Ikhtair Wali while terming the recent visit of Minister of State for Petroleum, Dr Musadik Malik to Russia was highly successful, said that Moscow would provide crude and refined oil besides diesel to energy starved Pakistan at a discounted rate.
He welcomed initiation of negotiations with Russians private companies for procurement of Liquefied Natural Gas (LNG) and long term contracts with public sector companies of Russia to get LNG from their new plants.
Wali said fruitful discussions were held on gas pipeline projects including establishing of Pakistan Stream Gas Pipeline (PSGP), commonly known North-South (Lahore-Karachi) Gas Pipeline, and another ‘big gas pipeline’ to get the commodity from Russian hydrocarbon deposits on discounted rates for domestic and industrial consumption.
PMLN leader said an inter-governmental delegation of Russia to be headed by its Energy Minister would visit Pakistan by January next month to make progress on oil and gas sale-purchase agreements.

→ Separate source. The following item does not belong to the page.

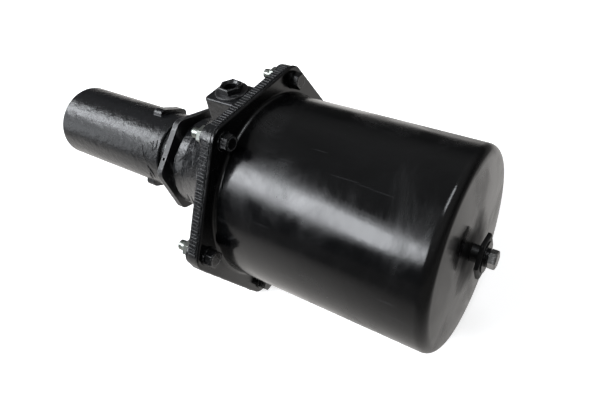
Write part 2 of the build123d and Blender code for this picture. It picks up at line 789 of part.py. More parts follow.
# --- Release nut, ring, collar and bolt on the can's end --------------------------------------
with BuildPart() as release_nut:
    with BuildSketch(Plane.YZ.offset(release_nut_x)):
        RegularPolygon(release_nut_flats / 2, 6, major_radius=False, rotation=release_nut_turn)
    extrude(amount=release_nut_thickness)
    chamfer(release_nut.edges().group_by(Axis.X)[-1], release_nut_chamfer)
    with BuildSketch(Plane.YZ.offset(release_shoulder_x)):
        Circle(release_shoulder_radius)
    extrude(amount=release_shoulder_length)
    release_shank_x = release_shoulder_x - can_wall - release_ring_thickness - release_shank_reach
    with BuildSketch(Plane.YZ.offset(release_shank_x)):
        Circle(release_shank_radius)
    extrude(amount=release_shoulder_x - release_shank_x)
    with BuildSketch(Plane.YZ.offset(release_shank_x)):
        Circle(release_bolt_radius + running_clearance)
    extrude(amount=release_nut_x + release_nut_thickness - release_shank_x, mode=Mode.SUBTRACT)
release_nut.part.label = "release_nut"

with BuildPart() as release_ring:
    ring(
        release_shoulder_x - can_wall - release_ring_thickness,
        release_ring_thickness - release_ring_gap,
        release_ring_radius,
        release_shank_radius + fixed_clearance,
    )
    chamfer(release_ring.edges().group_by(Axis.X)[0].sort_by(SortBy.RADIUS)[-1], 1.0)
release_ring.part.label = "release_ring"

with BuildPart() as release_collar:
    ring(
        release_collar_x,
        release_collar_length,
        release_collar_radius,
        release_bolt_radius + running_clearance,
    )
    ring(
        release_collar_x,
        release_rim_thickness,
        release_rim_radius,
        release_bolt_radius + running_clearance,
    )
    outer_edges = release_collar.edges().filter_by(GeomType.CIRCLE).group_by(Axis.X)[-1]
    chamfer(outer_edges.sort_by(SortBy.RADIUS)[-1], 0.4)
release_collar.part.label = "release_collar"

with BuildPart() as release_bolt:
    release_spigot_x = release_button_x + release_button_length
    with BuildSketch(Plane.YZ.offset(release_head_x)):
        RegularPolygon(release_head_flats / 2, 6, major_radius=False, rotation=release_head_turn)
    extrude(amount=release_head_height)
    chamfer(release_bolt.edges().group_by(Axis.X)[-1], release_head_chamfer)
    with BuildSketch(Plane.YZ.offset(release_spigot_x)):
        Circle(release_bolt_radius)
    extrude(amount=release_head_x - release_spigot_x)
    with BuildSketch(Plane.YZ.offset(release_button_x)):
        Circle(release_button_bore)
    extrude(amount=release_button_length)
release_bolt.part.label = "release_bolt"

with BuildPart() as release_button:
    ring(
        release_button_x,
        release_button_length,
        release_button_radius,
        release_button_bore + fixed_clearance,
    )
    chamfer(release_button.edges().filter_by(GeomType.CIRCLE).sort_by(SortBy.RADIUS)[-2:], 0.8)
release_button.part.label = "release_button"

# --- Output -------------------------------------------------------------------------------------
pieces = [
    sleeve,
    thrust_ring,
    lock_nut,
    sleeve_seal,
    sleeve_bush,
    housing,
    rod_bush,
    rod_seal,
    seal_washer,
    snap_ring,
    port_washer,
    port_bushing,
    can,
    flange_gasket,
    flange_bolts,
    bolt_washers,
    flange_nuts,
    push_rod,
    rod_head,
    rod_oring,
    piston,
    piston_seal,
    wear_ring,
    guide_tube,
    guide_collar,
    guide_snap_ring,
    rod_washer,
    rod_nut,
    power_spring,
    spring_seat,
    release_nut,
    release_ring,
    release_collar,
    release_bolt,
    release_button,
]
os.makedirs("parts", exist_ok=True)
for piece in pieces:
    export_step(piece.part, f"parts/{piece.part.label}.step")
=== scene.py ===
"""Looks of the spring brake chamber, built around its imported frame. Metres, in the row frame."""

import math
import random

import bmesh
import bpy
from mathutils import Matrix, Vector
from mathutils.bvhtree import BVHTree

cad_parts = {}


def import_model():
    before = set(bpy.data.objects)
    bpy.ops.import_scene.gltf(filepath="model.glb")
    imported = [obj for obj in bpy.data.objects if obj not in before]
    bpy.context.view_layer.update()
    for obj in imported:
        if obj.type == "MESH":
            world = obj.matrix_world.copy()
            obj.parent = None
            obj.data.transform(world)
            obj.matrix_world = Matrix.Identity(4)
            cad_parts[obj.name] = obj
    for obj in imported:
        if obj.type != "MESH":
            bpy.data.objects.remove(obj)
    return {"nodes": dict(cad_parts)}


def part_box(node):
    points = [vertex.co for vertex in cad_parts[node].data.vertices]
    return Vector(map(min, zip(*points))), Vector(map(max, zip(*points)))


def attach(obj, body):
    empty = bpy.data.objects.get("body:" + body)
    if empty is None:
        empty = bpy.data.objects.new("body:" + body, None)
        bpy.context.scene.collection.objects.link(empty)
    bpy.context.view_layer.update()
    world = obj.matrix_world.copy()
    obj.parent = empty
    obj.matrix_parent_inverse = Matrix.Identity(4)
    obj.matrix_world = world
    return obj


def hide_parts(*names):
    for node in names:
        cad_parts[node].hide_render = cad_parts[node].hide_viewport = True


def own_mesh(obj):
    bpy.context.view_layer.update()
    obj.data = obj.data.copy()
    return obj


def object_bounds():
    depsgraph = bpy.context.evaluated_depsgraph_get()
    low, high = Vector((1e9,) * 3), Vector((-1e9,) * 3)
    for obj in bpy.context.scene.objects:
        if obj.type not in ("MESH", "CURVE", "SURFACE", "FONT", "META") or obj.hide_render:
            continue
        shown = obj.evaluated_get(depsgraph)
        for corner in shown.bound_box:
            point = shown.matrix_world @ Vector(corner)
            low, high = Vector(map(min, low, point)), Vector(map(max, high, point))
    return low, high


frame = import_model()
cad_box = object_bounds()


# --- Sizes of the solids, which the looks and the added pieces follow -------------------------

CAN_CORNER_X = (0.424, 0.430)  # where the can's side turns into its end
NUT_SHADE_RADII = (0.042, 0.024)  # from plain paint to the painted shade and rougher paint round the release nut
FLAT_APOTHEM = 0.0940  # from the axis to the flange's flats
FLAT_REACH = 0.0462  # from a flat's middle to its rounded corner
CAST_RIM_X = 0.2415
CAST_RIM_WIDTH = 0.0070
BOLT_COUNT = 6
BOLT_CIRCLE = 0.09454
BOLT_RADIUS = 0.0040
HEAD_FACE_X = (0.2590, 0.2595)
HEAD_HIGHLIGHT_RING_RADII = (0.0046, 0.0056)
STUD_BARE_X = (0.2360, 0.2370)  # where the bolts' zinc gives way to black paint
STUD_THREAD_X = (0.2226, 0.2297)
STUD_PITCH = 0.00125
SPIGOT_RADIUS = 0.0330
SPIGOT_THREADS_X = ((0.1412, 0.1490), (0.1616, 0.1652))
SPIGOT_PITCH = 0.002
COIL_WIRE_RADIUS = 0.00775
COIL_PITCH = 0.0265


def linked(name, data):
    """A new object in the scene that shows data."""
    made = bpy.data.objects.new(name, data)
    bpy.context.scene.collection.objects.link(made)
    return made


def turned(right, up, out):
    """The rotation that carries X, Y and Z to three directions."""
    return Matrix((right, up, out)).transposed().to_4x4()


def spoke(angle):
    """The direction out from the chamber's axis, at an angle from +Y towards +Z."""
    return Vector((0.0, math.cos(angle), math.sin(angle)))


# --- Camera ---------------------------------------------------------------------------------

CAMERA_PLACE = (0.5207, -0.2842, 0.3313)
CAMERA_BACK = (0.4583, -0.6177, 0.6389)
CAMERA_RIGHT = (0.8472, 0.5209, -0.1041)

camera_data = bpy.data.cameras.new("camera")
camera_data.lens = 34.10
camera_data.sensor_width = 36.0
camera_data.shift_x = -0.0452
camera_data.shift_y = -0.0501
camera_data.clip_start = 0.01
camera = linked("camera", camera_data)
back = Vector(CAMERA_BACK).normalized()
right = Vector(CAMERA_RIGHT)
right = (right - back * right.dot(back)).normalized()
camera.matrix_world = Matrix.Translation(CAMERA_PLACE) @ turned(right, back.cross(right), back)
bpy.context.scene.camera = camera
bpy.context.scene.view_settings.view_transform = "Standard"


# --- Node helpers ---------------------------------------------------------------------------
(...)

Gas companies were directed by the government to ensure gas supply, especially during ‘breakfast, lunch and dinner’ preparation timings i.e. 6 to 9 am, 12 to 2 pm and 6 to 9 pm to facilitate domestic consumers.
The coalition government was providing extra gas to consumers as compared to last year and was monitoring its supply situation regularly. He maintained that the gas companies were providing more than 20,000 million tons Liquefied Petroleum Gas (LPG) per month in the areas where gas-pressure issue and shortage prevailed to bridge gas demand and supply gap.
He said Iran had also announced to give LPG worth two million Pounds to Pakistan for which all formalities were completed and the additional LPG would help ensure better gas supply to domestic consumers in December and January.
These projects, he said, would significantly help provide affordable gas and electricity to consumers on completion besides promote industrialization and infant industries in KP.